A micro membrane-less photoelectrochemical cell for hydrogen and electricity generation in the presence of methanol

Abstract

In present study, a micro membrane-less photoelectrochemical cell (mu ML-PEC) is developed for simultaneous hydrogen and electricity productions in the presence of methanol, in which the photoanode of a TiO2 film is consisted of a compact layer at the bottom and a porous layer on the top. The experimental results indicate the PEC miniaturization, and the membrane elimination, and the addition of a compact layer can enhance the mass, electron and photon transfer, which eventually boosts the performance.
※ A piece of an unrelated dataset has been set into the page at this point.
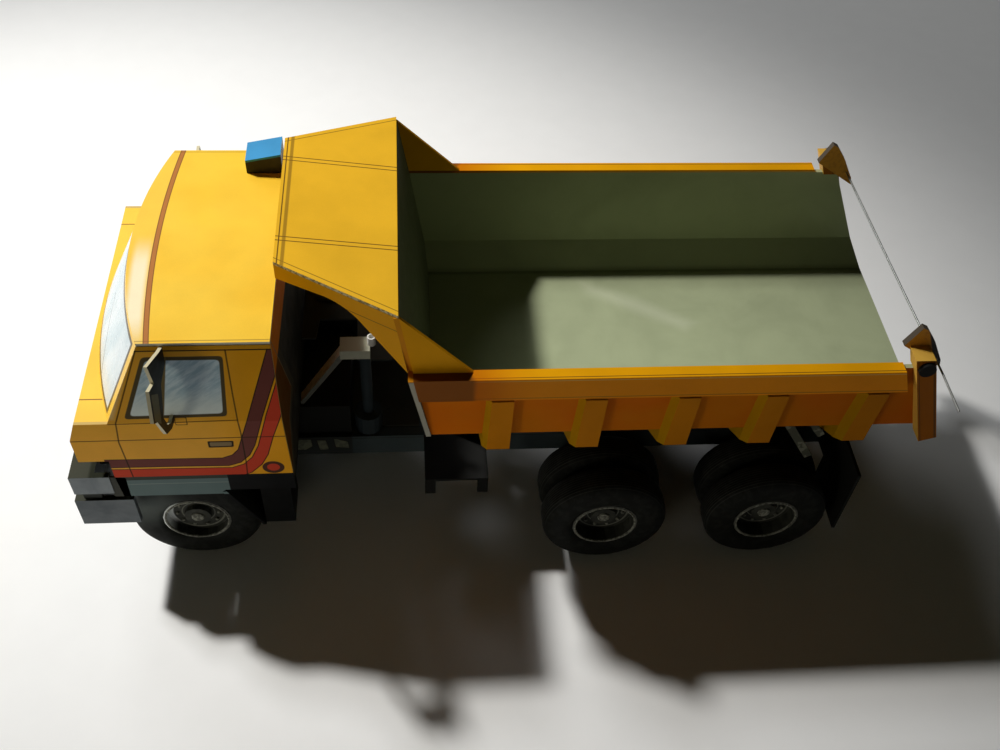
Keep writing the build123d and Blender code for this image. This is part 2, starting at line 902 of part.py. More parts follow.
# Rear posts: their front faces give the rails their rear ends
post_set = 3.6
post_over = 4.5
post_rake = 0.37
post_w = 4.8
post_l = 33.0
post_out = 0.5
post_in = 1.1
rail_gap = 2.2
post_top_z = rail_top_z + post_over
post_outer_y = rail_outer_y + post_out
post_inner_y = rail_inner_y - post_in

# Corners: side, how far its post stands forward of the left one
corner_table = [
    (1, 0.0),
    (-1, 2.2),
]


def post_x(z, forward):
    """Front face of a rear post at a height."""
    return rear_top_x + post_set + forward + post_rake * (z - post_top_z)


# Bed walls with the slanted strip that meets the floor
for side_name, side in (("left", 1), ("right", -1)):
    with BuildPart() as wall:
        with BuildSketch(section_plane(bed_rear_x)):
            with BuildLine():
                Polyline(
                    (side * floor_half_w, floor_top_z),
                    (side * foot_half_w, foot_z),
                    (side * wall_inner_y(rail_top_z - card), rail_top_z - card),
                    (side * wall_outer_y(rail_top_z - card), rail_top_z - card),
                    (side * wall_outer_y(skirt_bottom_z), skirt_bottom_z),
                    (side * floor_half_w, floor_top_z - board),
                    close=True,
                )
            make_face()
        extrude(amount=bed_l)
        with BuildSketch(side_plane(0)):
            with BuildLine():
                Polyline(
                    (rear_x(floor_top_z - board), floor_top_z - board),
                    (front_x(floor_top_z - board), floor_top_z - board),
                    (front_x(rail_top_z), rail_top_z),
                    (rear_x(rail_top_z), rail_top_z),
                    close=True,
                )
            make_face()
        extrude(amount=2 * rail_outer_y, both=True, mode=Mode.INTERSECT)
    save(wall.part, f"bed_wall_{side_name}")

# Rails: a folded channel along the top of each wall
with BuildPart() as rails:
    for side, forward in corner_table:
        with BuildSketch(section_plane(bed_rear_x)):
            with BuildLine():
                Polyline(
                    (side * rail_inner_y, rail_top_z),
                    (side * rail_outer_y, rail_top_z),
                    (side * rail_outer_y, rail_bottom_z),
                    (side * wall_outer_y(rail_bottom_z), rail_bottom_z),
                    (side * wall_outer_y(rail_bottom_z + card), rail_bottom_z + card),
                    (side * (rail_outer_y - card), rail_bottom_z + card),
                    (side * (rail_outer_y - card), rail_top_z - card),
                    (side * wall_outer_y(rail_top_z - card), rail_top_z - card),
                    (side * wall_inner_y(rail_top_z - card), rail_top_z - card),
                    close=True,
                )
            make_face()
        extrude(amount=bed_l)
        with BuildSketch(side_plane(0)):
            with BuildLine():
                Polyline(
                    (bed_rear_x, rail_bottom_z),
                    (post_x(rail_bottom_z, forward) + rail_gap, rail_bottom_z),
                    (post_x(rail_top_z, forward) + rail_gap, rail_top_z),
                    (bed_rear_x, rail_top_z),
                    close=True,
                )
            make_face()
        extrude(amount=-side * 2 * rail_outer_y, mode=Mode.SUBTRACT)
    with BuildSketch(side_plane(0)):
        with BuildLine():
            Polyline(
                (bed_rear_x, rail_bottom_z),
                (front_x(rail_bottom_z), rail_bottom_z),
                (front_x(rail_top_z), rail_top_z),
                (bed_rear_x, rail_top_z),
                close=True,
            )
        make_face()
    extrude(amount=2 * rail_outer_y, both=True, mode=Mode.INTERSECT)
save(rails.part, "bed_rails")

# Ribs under the rails, placed by their share of the bed's length from the front wall
rib_w = 5.2
rib_bevel = 1.5
rib_gap = 0.7
rib_taper = 1.1
rib_foot_h = 2.7
rib_lip_h = 1.0
rib_reach = 1.2
rib_drop = 5.1
rib_shares = (0.174, 0.359, 0.546, 0.725, 0.931)
rib_top_z = rail_bottom_z - rib_gap
rib_low_y = rail_outer_y - rib_taper
with BuildPart() as ribs:
    for share in rib_shares:
        middle_x = front_top_x - share * (front_top_x - rear_top_x)
        with BuildSketch(section_plane(middle_x - rib_w / 2)):
            with BuildLine():
                Polyline(
                    (wall_outer_y(rib_top_z), rib_top_z),
                    (rail_outer_y, rib_top_z),
                    (rib_low_y, foot_z - rib_foot_h),
                    (rib_low_y, foot_z - rib_foot_h - rib_lip_h),
                    (floor_half_w - rib_reach, floor_top_z - board - rib_drop),
                    (floor_half_w - rib_reach, floor_top_z - board),
                    (floor_half_w, floor_top_z - board),
                    (wall_outer_y(skirt_bottom_z), skirt_bottom_z),
                    close=True,
                )
            make_face()
        extrude(amount=rib_w + rib_bevel)
        with BuildSketch(level_plane(floor_top_z - board - rib_drop)):
            with BuildLine():
                Polyline(
                    (middle_x + rib_w / 2, rail_outer_y),
                    (middle_x + rib_w / 2 + rib_bevel, wall_outer_y(foot_z)),
                    (middle_x + rib_w / 2 + rib_bevel, rail_outer_y),
                    close=True,
                )
            make_face()
        extrude(amount=rail_bottom_z - floor_top_z + board + rib_drop, mode=Mode.SUBTRACT)
    mirror(about=Plane.XZ)
save(ribs.part, "bed_ribs")

# Front wall, leaning forward, up to the rear edge of the canopy
front_edge_out = 0.6
canopy_in = 0.3
canopy_front_half_w = 22.0
canopy_over_cab = 0.3
canopy_rear_half_w = rail_inner_y - canopy_in
canopy_front_x = cab_rear_low_x + canopy_over_cab
canopy_rear_x = front_x(canopy_rear_z)
with BuildPart() as bed_front:
    with BuildSketch(side_plane(-rail_outer_y)):
        with BuildLine():
            Polyline(
                (front_x(floor_top_z - board), floor_top_z - board),
                (front_x(canopy_rear_z - card), canopy_rear_z - card),
                (front_x(canopy_rear_z - card) + board, canopy_rear_z - card),
                (front_x(floor_top_z - board) + board, floor_top_z - board),
                close=True,
            )
        make_face()
    extrude(amount=-2 * rail_outer_y)
    with BuildSketch(section_plane(0)):
        with BuildLine():
            Polyline(
                (floor_half_w, floor_top_z - board),
                (wall_outer_y(skirt_bottom_z) + front_edge_out, skirt_bottom_z),
                (rail_outer_y, rail_top_z),
                (rail_inner_y, rail_top_z),
                (canopy_rear_half_w, canopy_rear_z - card),
                (-canopy_rear_half_w, canopy_rear_z - card),
                (-rail_inner_y, rail_top_z),
                (-rail_outer_y, rail_top_z),
                (-wall_outer_y(skirt_bottom_z) - front_edge_out, skirt_bottom_z),
                (-floor_half_w, floor_top_z - board),
                close=True,
            )
        make_face()
    extrude(amount=2 * front_top_x, mode=Mode.INTERSECT)
save(bed_front.part, "bed_front")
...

The performance of the developed mML-PEC is also evaluated under various operating conditions, including the light intensity, methanol and electrolyte concentrations and flow rate. It is shown that the maximum power density increases and the fill factor (FF) and solar-to-hydrogen conversion efficiency (STH) decrease with increasing the light intensity. For the electrolyte concentration, the maximum power density and STH and FF all increases with increasing the electrolyte concentration. Once the electrolyte is high enough, its effect become insignificant. Besides, the increase of the methanol concentration and the decrease of the flow rate are beneficial for the improvement in the performance. The obtained results reveal that the mML-PEC developed in this work shows the promising potential for simultaneously producing electricity and hydrogen in the presence of methanol.